I won’t know the enemies until they reveal themselves. Perhaps by telling a racist joke to me that only a few weeks or months ago people would have been ashamed or afraid to tell to a stranger. Perhaps by expressing to me how much better America will be under Trump. Perhaps by actually threatening or attacking my ex-wife or one of my children.

To some degree, I suppose I’m getting a small and slightly analogous taste of what Black people go through every day: Walking out the door and never knowing how many racialized things they will endure. Will it “just” be the microaggressions or will it be something more overt and perhaps dangerous? Knowing that they cannot shed the very brown skin that marks them as racial targets every moment of every day.

In that respect, though, I’m still protected. I may go out hyper-aware that my fellow whitefolk may do bigoted things in my presence and I may have to react to that, but the people who hail a new American social order under Trump and hope for gains in white supremacy look at me and probably mostly see a potential ally. I wear the same white-skinned uniform as them and they likely assume that I am an ally until proved otherwise.

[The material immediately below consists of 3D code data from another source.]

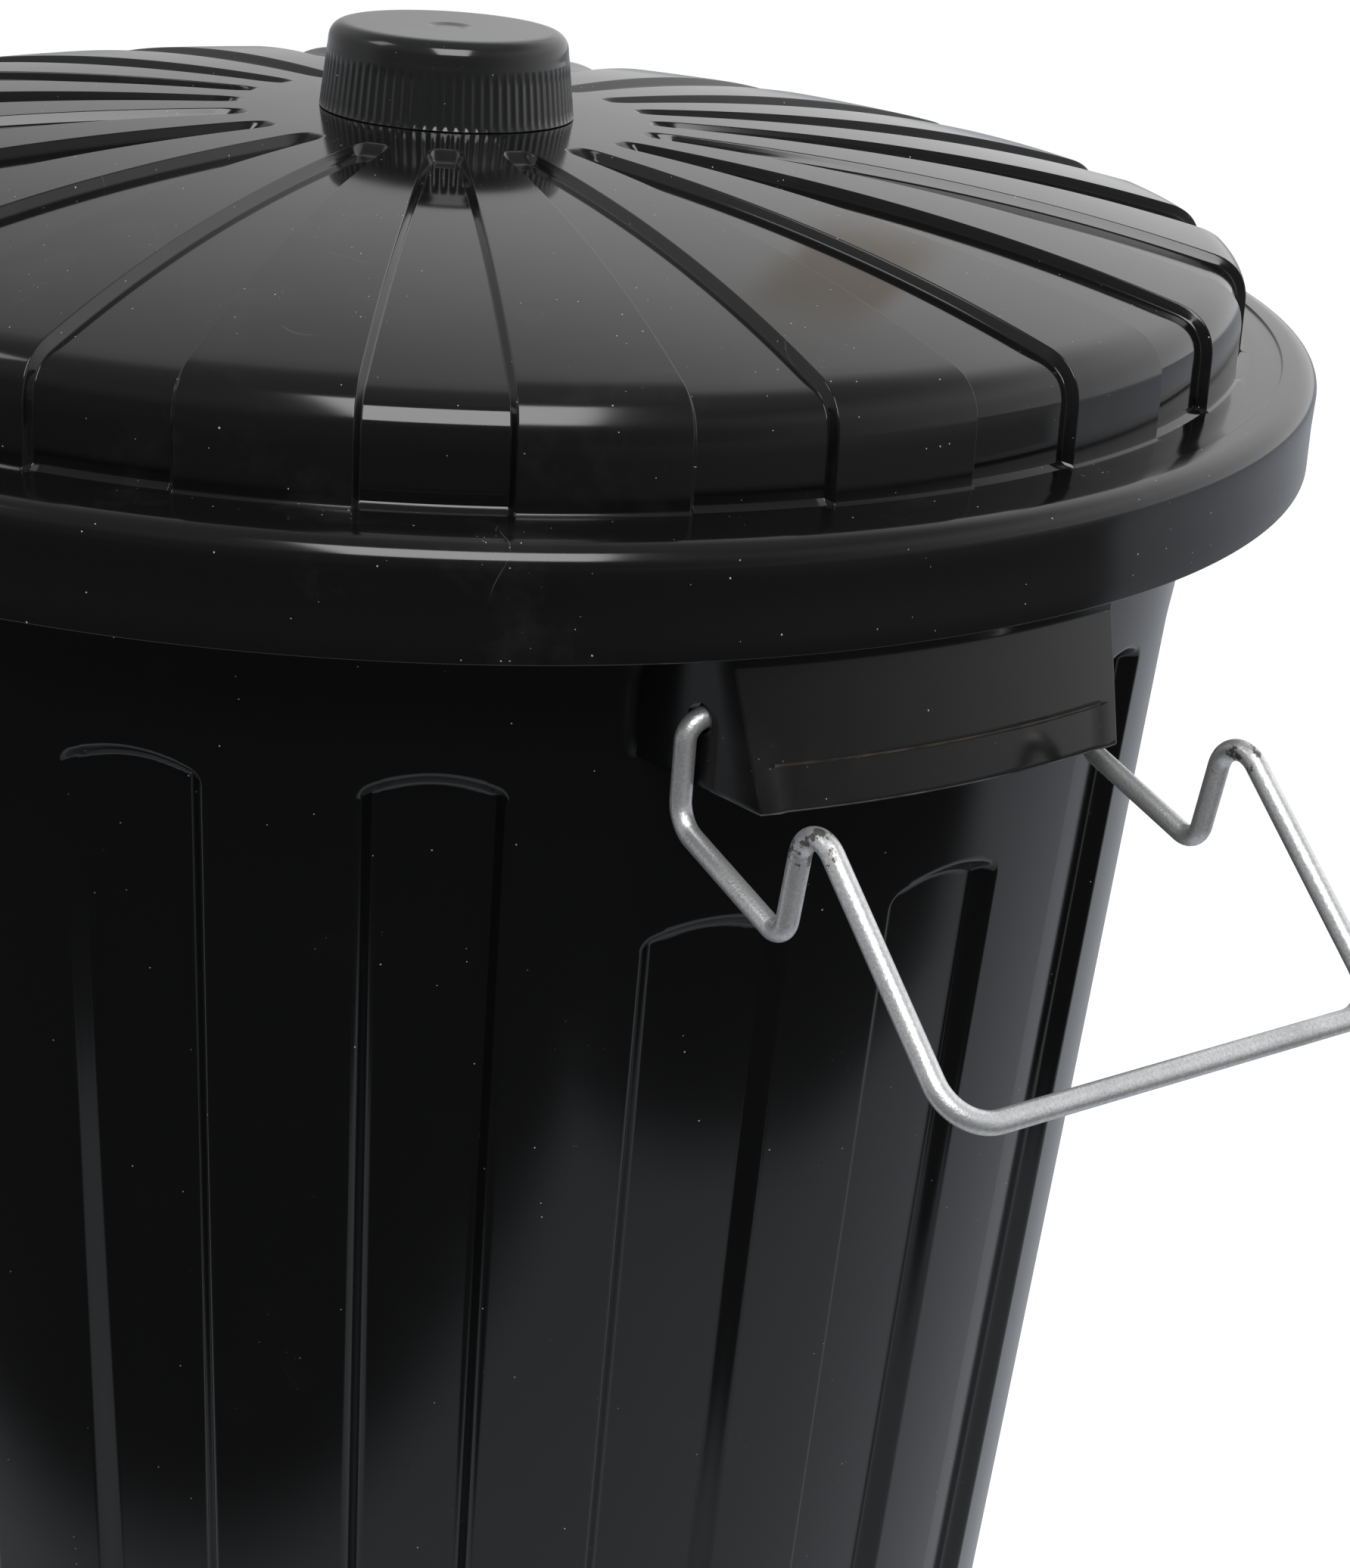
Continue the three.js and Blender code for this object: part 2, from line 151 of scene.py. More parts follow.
RIM_RADIUS = BODY_TOP_RADIUS + RIM_REACH
BAND_LEVEL = BODY_HEIGHT + GAP + LID_WALL
SKIRT_LEVEL = BAND_LEVEL - SKIRT_DEPTH
LID_RADIUS = RIM_RADIUS + SKIRT_CLEARANCE + LID_WALL
CREASE_RADIUS = LID_RADIUS - BEAD_WIDTH
DOME_FOOT = CREASE_RADIUS - BAND_WIDTH
PAD_LEVEL = BAND_LEVEL + CROWN_HEIGHT
FOLD_LEVEL = SKIRT_LEVEL - BRACKET_BAND
BRACKET_LEVEL = FOLD_LEVEL - BRACKET_FACE
BAND_RADIUS = RIM_RADIUS + BRACKET_PROUD
BRACKET_FOOT = BAND_RADIUS + BRACKET_LEAN
PIVOT_RADIUS = RIM_RADIUS - PIVOT_SETBACK
PIVOT_LEVEL = SKIRT_LEVEL - PIVOT_DROP
SECTOR_STEP = 360.0 / SECTORS


# ---- Mesh helpers ----

def new_object(name, vertices, faces):
    """A mesh object from millimetre points."""
    mesh = bpy.data.meshes.new(name)
    mesh.from_pydata((np.asarray(vertices, float) * MM).tolist(), [], faces)
    mesh.validate()
    mesh.shade_smooth()
    obj = bpy.data.objects.new(name, mesh)
    bpy.context.scene.collection.objects.link(obj)
    return obj


def outward(obj):
    """Turns a closed mesh's faces to point out."""
    bm = bmesh.new()
    bm.from_mesh(obj.data)
    bmesh.ops.remove_doubles(bm, verts=bm.verts, dist=MERGE_DISTANCE)
    bmesh.ops.recalc_face_normals(bm, faces=bm.faces)
    bm.to_mesh(obj.data)
    bm.free()
    obj.data.shade_smooth()
    return obj


def ring_faces(rows, columns):
    """The point numbers of a grid whose rows each run once round, and its faces."""
    index = np.arange(rows * columns).reshape(rows, columns)
    a, b = index[:-1], index[1:]
    quads = np.stack([a, np.roll(a, -1, 1), np.roll(b, -1, 1), b], -1)
    return index, quads.reshape(-1, 4).tolist()


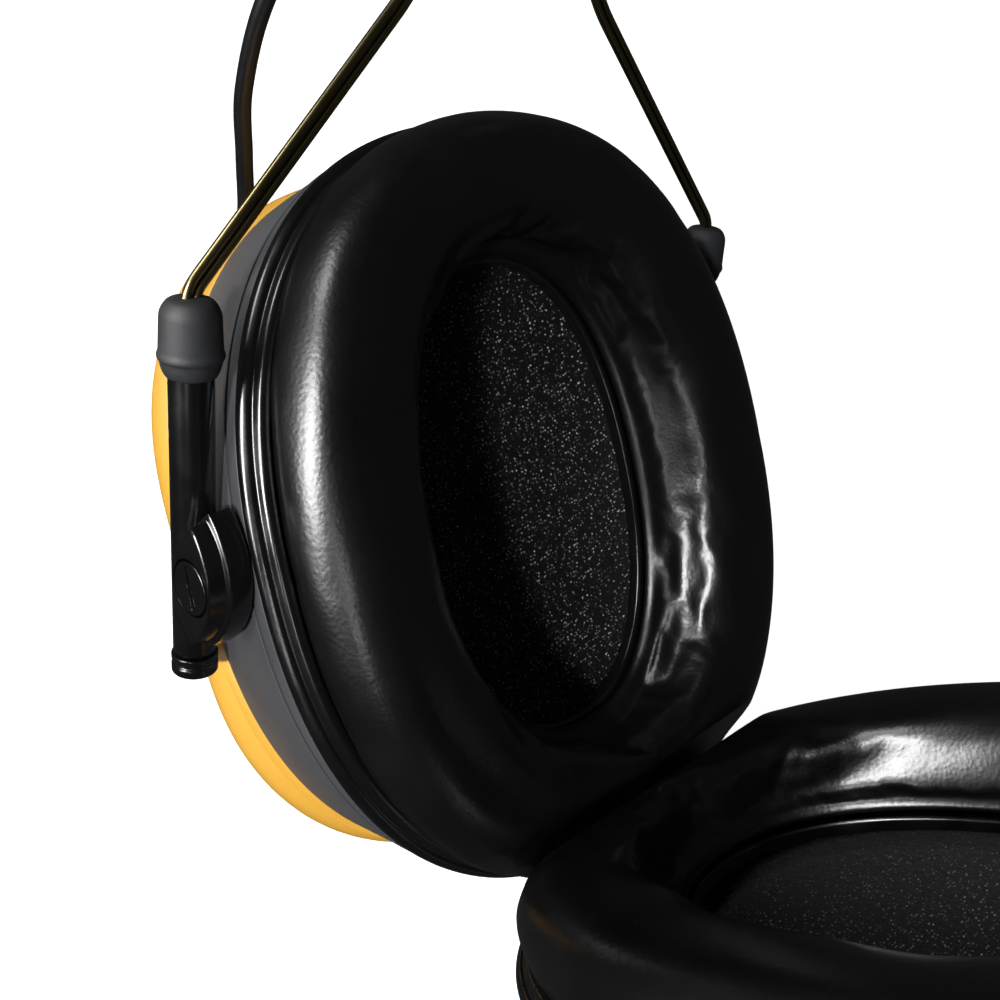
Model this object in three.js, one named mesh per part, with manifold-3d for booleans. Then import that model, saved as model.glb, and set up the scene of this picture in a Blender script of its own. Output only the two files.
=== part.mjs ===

But I cannot afford to see the people around me who share my uniform of whiteness as allies. For the sake and the safety of those I love, I now have to view every white person at every moment as a potential enemy, particularly when my Black loved ones are with me.

And thus a part of myself is murdered. One of the first acts of violence in the wake of the Trump victory was to kill most of the hope I had that America was progressing—far too little over the decades and far too slowly, but still moving forward. No more do I have that feeling. I can only see risks and dangers for my family from potentially half the people around us, and wonder when the forward progress will begin again.

And how many decades it will take us to get back to a place where I feel I can let down my guard and not be looking for the next enemy at all times.